Problem to solve: Starting with the line that contains "1, 0), -math.degrees(half_angle))" and stopping after the line that contains "from functools import partial", output every line exactly as it stands.

Data excerpts:
########

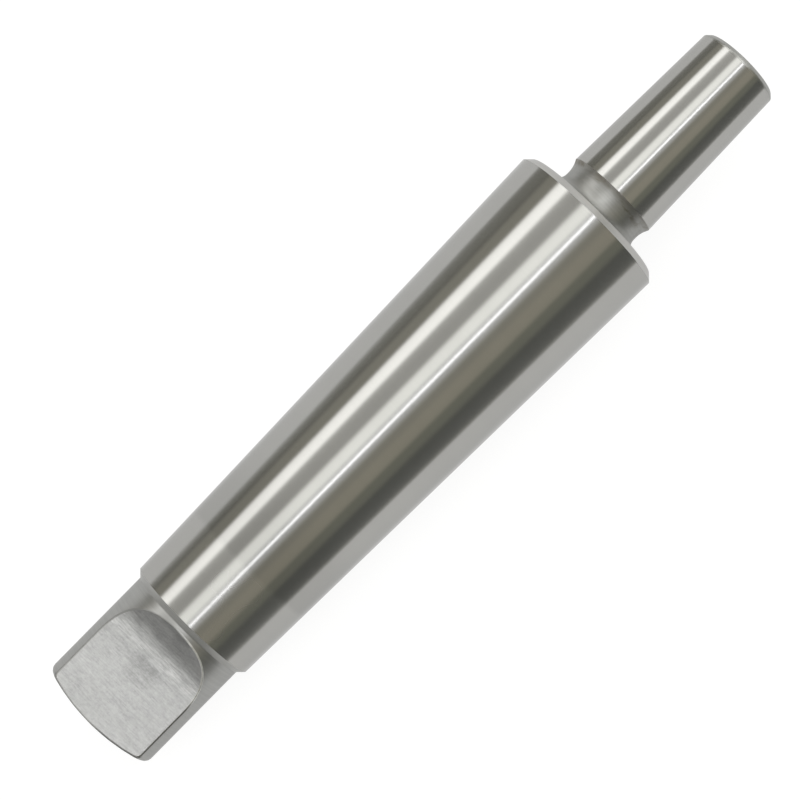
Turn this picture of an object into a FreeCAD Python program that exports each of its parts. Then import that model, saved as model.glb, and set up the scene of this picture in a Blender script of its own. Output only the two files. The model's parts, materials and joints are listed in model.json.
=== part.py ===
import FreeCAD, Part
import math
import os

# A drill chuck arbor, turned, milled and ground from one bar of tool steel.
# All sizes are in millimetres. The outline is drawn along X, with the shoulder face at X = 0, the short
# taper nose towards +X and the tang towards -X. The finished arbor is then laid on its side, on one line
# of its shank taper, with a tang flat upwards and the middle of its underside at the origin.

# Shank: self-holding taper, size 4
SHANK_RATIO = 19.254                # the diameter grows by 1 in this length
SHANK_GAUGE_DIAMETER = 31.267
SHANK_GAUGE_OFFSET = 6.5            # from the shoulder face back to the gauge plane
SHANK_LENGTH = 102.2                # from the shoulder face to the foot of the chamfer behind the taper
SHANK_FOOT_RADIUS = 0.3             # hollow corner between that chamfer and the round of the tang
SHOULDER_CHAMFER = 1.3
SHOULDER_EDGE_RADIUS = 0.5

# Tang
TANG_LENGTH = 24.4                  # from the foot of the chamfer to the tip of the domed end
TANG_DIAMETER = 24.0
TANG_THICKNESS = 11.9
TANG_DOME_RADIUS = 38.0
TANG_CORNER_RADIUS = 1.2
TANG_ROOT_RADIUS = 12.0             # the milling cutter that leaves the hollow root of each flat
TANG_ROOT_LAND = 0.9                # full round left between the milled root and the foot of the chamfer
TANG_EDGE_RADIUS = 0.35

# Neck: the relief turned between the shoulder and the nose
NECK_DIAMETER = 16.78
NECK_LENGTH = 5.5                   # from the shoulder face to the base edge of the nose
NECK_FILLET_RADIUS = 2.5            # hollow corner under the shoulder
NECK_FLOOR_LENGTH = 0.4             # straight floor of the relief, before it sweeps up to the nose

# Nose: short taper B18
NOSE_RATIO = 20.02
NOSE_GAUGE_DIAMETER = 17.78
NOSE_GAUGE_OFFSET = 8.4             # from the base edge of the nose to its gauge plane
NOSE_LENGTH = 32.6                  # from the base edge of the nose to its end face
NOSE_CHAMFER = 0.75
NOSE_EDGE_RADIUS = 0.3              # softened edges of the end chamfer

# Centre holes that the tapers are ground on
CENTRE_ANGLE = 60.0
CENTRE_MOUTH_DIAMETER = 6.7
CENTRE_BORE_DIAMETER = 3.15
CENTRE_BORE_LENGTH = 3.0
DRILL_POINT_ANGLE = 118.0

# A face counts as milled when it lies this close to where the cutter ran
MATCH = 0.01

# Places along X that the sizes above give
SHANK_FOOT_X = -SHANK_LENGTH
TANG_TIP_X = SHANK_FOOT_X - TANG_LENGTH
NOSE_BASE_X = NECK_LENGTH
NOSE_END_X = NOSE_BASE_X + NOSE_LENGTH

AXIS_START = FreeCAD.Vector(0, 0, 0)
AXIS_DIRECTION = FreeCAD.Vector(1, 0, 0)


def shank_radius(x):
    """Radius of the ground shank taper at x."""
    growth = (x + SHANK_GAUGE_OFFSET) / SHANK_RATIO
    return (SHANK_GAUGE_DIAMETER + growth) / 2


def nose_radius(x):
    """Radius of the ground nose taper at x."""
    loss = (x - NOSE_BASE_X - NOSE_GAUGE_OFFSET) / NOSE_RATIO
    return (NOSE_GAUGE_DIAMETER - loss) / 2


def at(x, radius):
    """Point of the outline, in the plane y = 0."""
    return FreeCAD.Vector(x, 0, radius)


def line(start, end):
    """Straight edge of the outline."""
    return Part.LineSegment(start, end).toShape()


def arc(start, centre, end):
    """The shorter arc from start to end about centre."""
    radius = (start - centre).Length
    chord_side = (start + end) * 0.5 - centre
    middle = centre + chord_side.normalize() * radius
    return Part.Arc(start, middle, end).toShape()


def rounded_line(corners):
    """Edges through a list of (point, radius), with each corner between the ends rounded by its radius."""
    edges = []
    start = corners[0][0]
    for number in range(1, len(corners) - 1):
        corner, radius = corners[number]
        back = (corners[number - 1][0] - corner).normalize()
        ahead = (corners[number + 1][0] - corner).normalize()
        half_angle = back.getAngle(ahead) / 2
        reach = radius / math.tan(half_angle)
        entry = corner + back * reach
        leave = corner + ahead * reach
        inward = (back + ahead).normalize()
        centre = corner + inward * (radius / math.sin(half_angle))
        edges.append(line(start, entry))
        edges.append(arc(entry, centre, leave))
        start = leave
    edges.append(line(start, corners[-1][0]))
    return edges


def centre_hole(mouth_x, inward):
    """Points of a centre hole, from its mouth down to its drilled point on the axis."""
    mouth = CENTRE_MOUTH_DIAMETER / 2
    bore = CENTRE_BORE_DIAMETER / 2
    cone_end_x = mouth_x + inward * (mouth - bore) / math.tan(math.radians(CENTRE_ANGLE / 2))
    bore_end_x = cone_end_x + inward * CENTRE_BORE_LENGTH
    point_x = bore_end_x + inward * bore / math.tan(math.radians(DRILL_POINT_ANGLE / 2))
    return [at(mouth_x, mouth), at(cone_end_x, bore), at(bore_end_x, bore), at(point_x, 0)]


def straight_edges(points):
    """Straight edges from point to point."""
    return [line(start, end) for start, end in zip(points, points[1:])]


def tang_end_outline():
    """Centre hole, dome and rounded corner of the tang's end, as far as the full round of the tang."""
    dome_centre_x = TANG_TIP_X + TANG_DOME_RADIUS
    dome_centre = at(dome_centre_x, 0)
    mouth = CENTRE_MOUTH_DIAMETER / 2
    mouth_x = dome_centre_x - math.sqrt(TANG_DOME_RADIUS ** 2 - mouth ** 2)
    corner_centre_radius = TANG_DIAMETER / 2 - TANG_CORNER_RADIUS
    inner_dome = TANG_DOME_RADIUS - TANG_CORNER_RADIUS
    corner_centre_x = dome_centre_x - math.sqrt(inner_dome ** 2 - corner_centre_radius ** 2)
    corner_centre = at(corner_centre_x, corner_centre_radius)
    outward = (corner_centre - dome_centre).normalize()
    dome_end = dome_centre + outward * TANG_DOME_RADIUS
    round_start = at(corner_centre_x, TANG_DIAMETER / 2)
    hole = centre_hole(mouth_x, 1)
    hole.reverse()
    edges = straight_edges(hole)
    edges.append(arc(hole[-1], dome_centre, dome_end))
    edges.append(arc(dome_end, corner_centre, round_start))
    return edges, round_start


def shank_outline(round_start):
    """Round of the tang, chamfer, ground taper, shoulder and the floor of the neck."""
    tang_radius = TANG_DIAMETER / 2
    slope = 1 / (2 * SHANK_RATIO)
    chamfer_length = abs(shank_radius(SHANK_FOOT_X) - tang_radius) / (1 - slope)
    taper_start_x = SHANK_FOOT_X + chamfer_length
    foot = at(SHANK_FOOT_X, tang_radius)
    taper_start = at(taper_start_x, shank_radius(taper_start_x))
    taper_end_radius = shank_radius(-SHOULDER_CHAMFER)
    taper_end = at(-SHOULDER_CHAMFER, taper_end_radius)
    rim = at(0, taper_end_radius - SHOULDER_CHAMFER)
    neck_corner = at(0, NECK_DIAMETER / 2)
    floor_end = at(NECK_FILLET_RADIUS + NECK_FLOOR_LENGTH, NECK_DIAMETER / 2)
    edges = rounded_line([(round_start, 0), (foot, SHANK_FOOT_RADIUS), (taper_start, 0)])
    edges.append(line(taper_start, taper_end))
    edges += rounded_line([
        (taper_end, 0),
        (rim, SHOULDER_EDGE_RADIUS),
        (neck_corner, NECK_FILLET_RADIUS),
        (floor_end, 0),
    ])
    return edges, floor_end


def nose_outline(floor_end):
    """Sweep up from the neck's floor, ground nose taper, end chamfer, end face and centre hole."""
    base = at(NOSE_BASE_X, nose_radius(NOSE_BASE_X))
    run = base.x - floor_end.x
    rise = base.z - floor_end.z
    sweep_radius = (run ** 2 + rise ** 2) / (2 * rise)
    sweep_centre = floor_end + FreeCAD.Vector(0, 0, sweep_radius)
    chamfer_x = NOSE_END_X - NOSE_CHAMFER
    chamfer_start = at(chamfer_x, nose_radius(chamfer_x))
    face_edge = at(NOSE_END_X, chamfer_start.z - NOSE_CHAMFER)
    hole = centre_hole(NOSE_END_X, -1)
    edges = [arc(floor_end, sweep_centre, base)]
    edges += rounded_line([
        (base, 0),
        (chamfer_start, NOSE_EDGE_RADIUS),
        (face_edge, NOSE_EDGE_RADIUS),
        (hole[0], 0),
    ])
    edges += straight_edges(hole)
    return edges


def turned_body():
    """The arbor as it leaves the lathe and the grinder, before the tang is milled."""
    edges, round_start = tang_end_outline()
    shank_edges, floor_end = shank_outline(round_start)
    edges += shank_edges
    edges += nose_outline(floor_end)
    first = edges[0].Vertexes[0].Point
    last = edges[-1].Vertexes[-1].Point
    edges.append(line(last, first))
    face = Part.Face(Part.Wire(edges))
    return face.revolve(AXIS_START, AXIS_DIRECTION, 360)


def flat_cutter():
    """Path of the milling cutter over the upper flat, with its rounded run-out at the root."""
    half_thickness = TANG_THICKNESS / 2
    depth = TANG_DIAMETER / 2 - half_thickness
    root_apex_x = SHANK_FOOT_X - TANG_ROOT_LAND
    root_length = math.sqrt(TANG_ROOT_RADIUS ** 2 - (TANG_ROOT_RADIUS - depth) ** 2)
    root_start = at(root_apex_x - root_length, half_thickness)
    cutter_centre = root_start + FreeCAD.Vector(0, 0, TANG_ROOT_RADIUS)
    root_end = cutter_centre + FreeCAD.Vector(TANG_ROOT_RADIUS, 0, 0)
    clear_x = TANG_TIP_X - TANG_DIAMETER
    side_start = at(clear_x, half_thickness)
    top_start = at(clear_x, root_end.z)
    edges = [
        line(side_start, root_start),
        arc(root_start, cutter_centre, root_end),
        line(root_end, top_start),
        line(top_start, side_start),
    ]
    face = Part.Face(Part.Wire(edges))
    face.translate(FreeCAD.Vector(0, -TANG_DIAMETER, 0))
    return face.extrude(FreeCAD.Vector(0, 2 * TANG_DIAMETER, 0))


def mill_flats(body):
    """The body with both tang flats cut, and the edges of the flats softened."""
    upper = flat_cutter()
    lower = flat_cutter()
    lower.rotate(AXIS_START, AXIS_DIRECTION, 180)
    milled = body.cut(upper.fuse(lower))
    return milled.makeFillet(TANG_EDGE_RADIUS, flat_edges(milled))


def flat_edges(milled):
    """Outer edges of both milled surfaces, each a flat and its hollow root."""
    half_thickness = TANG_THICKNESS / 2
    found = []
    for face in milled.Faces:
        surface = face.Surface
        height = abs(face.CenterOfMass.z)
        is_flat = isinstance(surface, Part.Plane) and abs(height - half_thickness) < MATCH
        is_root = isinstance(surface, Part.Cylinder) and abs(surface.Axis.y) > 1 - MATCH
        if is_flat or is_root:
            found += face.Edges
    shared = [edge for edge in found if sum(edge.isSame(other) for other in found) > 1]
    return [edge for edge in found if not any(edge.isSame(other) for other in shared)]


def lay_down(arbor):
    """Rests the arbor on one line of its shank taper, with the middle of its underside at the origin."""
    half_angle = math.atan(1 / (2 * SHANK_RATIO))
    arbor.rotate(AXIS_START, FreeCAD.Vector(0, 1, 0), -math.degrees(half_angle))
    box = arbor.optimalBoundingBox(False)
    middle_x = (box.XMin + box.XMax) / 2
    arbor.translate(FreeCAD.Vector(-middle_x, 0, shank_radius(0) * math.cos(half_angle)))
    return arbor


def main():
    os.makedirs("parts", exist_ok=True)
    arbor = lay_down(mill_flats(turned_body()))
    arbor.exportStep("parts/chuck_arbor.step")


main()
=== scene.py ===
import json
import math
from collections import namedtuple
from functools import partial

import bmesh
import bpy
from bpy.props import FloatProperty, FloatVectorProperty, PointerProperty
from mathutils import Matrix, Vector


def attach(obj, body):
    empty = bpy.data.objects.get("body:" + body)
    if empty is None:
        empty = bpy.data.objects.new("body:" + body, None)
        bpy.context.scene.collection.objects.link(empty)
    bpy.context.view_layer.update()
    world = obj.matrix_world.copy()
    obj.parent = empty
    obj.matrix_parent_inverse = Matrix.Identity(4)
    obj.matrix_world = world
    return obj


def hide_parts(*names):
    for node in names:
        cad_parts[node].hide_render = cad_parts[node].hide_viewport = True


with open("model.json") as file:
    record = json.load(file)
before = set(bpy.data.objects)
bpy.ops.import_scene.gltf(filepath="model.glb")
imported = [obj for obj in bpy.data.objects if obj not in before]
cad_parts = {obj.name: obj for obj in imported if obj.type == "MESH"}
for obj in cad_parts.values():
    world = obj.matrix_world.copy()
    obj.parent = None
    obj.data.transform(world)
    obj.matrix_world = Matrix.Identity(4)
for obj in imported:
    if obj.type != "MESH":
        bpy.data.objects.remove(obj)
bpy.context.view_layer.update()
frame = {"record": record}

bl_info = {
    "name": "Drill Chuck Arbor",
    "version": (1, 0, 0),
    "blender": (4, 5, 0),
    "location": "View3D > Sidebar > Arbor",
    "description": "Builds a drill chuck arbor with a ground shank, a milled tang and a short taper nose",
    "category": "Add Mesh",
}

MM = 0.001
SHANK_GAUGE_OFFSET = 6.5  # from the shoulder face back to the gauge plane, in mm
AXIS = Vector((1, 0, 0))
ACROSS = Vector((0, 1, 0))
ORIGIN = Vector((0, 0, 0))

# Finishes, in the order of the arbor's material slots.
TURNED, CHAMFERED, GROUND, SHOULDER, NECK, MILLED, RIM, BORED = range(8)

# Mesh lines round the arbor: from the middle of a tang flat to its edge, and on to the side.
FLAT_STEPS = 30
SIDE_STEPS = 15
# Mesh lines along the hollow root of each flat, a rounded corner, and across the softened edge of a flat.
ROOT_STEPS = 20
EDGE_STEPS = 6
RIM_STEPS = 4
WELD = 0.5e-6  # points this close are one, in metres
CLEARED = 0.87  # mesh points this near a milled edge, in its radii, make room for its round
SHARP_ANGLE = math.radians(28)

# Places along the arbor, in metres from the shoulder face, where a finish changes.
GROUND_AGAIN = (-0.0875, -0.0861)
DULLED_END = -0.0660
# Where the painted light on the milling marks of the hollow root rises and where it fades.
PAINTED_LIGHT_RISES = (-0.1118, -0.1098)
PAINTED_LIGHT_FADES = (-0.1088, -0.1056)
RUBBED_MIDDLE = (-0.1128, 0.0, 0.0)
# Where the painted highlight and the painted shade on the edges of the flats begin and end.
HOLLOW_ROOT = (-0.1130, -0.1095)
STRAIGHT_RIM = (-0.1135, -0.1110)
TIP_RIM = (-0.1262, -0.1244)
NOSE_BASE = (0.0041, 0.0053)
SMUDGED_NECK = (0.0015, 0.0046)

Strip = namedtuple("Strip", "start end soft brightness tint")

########

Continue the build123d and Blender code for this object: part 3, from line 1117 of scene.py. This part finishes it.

########

Finished answer:
    arbor.rotate(AXIS_START, FreeCAD.Vector(0, 1, 0), -math.degrees(half_angle))
    box = arbor.optimalBoundingBox(False)
    middle_x = (box.XMin + box.XMax) / 2
    arbor.translate(FreeCAD.Vector(-middle_x, 0, shank_radius(0) * math.cos(half_angle)))
    return arbor


def main():
    os.makedirs("parts", exist_ok=True)
    arbor = lay_down(mill_flats(turned_body()))
    arbor.exportStep("parts/chuck_arbor.step")


main()
=== scene.py ===
import json
import math
from collections import namedtuple
from functools import partial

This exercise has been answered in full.